“Perché abolire il carcere – Le ragioni di No Prison” è il titolo di un libro di recente pubblicazione che Livio Ferrari e Giuseppe Mosconi hanno scritto insieme sospinti dal vento, che spira sempre più forte, dell’abolizionismo carcerario. Il titolo è perentorio. Induce però a una domanda: perché leggere oggi un libro sull’abolizione del carcere?

Il carcere è cementato nella nostra cultura, nella nostra educazione, nel modo in cui ci siamo socialmente organizzati. È lo strumento con cui ci relazioniamo al “male” e pensiamo di governarlo. È l’appendice, per dirla con Marco Pannella, o l’effetto, per dirla con i meccanicisti, di una “causa” incentrata sull’accertamento della colpevolezza a fronte di ciò che viene considerato reato. È manifestazione, per dirla con Ferrari e Mosconi, di un paradigma ben preciso: quello sanzionatorio, che poi, in fondo, è quello patibolare. Così è stato, così è e così sarà fino a quando la reazione al delitto è penale, cioè una pena.

Pensiamo all’uso delle parole: chiamiamo penale una branca del diritto e penitenziari gli istituti dove mettiamo coloro che priviamo della libertà per un tempo calibrato sul calcolo astratto del danno arrecato.

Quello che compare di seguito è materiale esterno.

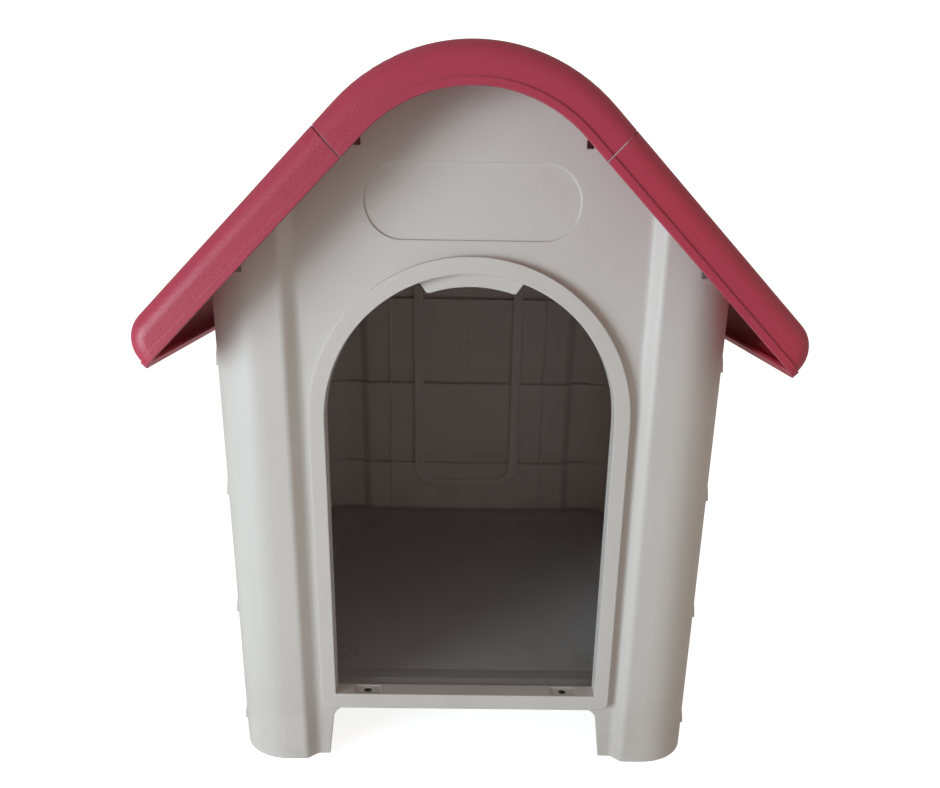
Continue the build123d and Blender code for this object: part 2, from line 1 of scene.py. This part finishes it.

Terrificante! Eppure, all’idea di abolire il carcere ci sentiamo come si sarebbe sentito Tolomeo davanti a Copernico oppure Newton, padre della fisica meccanicista, davanti ai fisici tedeschi Max Planck o Karl Heinsenberg, pionieri della fisica quantistica. In una parola ci sentiamo disorientati. Livio Ferrari e Giovanni Mosconi ci orientano allora verso un “salto di paradigma” che spiegano così: «Si tratta nella sostanza di abbandonare la centralità del reato come fatto negativo che si proietta sulla persona, stigmatizzandola e devastandone soggettività, esperienza e appartenenza sociale tramite l’afflizione detentiva». Occorre invece «riportare al centro la persona, come titolare di diritti, troppo spesso già disattesi prima del verificarsi del reato, come portatore di bisogni e depositario di praticabili e da praticarsi, potenzialità riabilitative. Si tratta evidentemente di una verità diversa rispetto a quella processualmente definita e costruita, che affonda le sue radici ben prima del fatto reato, e che può essere fatta riemergere a pieno, nella sua sostanza e nelle sue potenzialità, nell’approccio alternativo alla punitività penale».

I fautori di un carcere orientato ai principi costituzionali usano dire, a sostegno delle riforme necessarie, che in carcere entra l’uomo e non il reato. È vero. Ma proprio per questo mai farei entrare un uomo in un luogo di privazione della libertà, di isolamento, anaffettivo e afflittivo. È un’illusione riformista quella di voler umanizzare l’inumano. Come con la pena di morte c’è chi non la abolisce ma la infligge in modo “dolce”, non con la sedia elettrica ma con l’iniezione letale, così con il carcere c’è chi pensa di far soffrire con liberalità e dolcezza. Se si vuole davvero contenere la violenza diffusa nella società non vanno usati mezzi violenti, luoghi mortiferi. Non è mai vero che il fine giustifica i mezzi. Al contrario, sono i mezzi che prefigurano i fini: se il fine del carcere è una società meno violenta i mezzi per perseguirlo non possono essere violenti.

La verità è che una società senza prigioni è più sicura, come più sicura è una società senza pena di morte. Noi di Nessuno tocchi Caino amiamo l’ordine e la sicurezza, e non intendiamo lasciare queste parole bellissime a quelli della “legge e ordine”, quelli del potere fine a se stesso, quelli del “disordine costituito” per dirla con Pannella. Il nostro ordine è sinonimo di coerenza e armonia tra idee, sentimenti e comportamenti orientati ai valoro umani universali. Non si tratta di andare alla ricerca di un carcere migliore ma di cercare qualche cosa di meglio del carcere stesso. Abolire il carcere non è un’utopia, è una necessità perentoria della storia che evolve e si eleva a gradi sempre più alti di coscienza. Assecondiamo, grazie anche a questo libro, questo corso.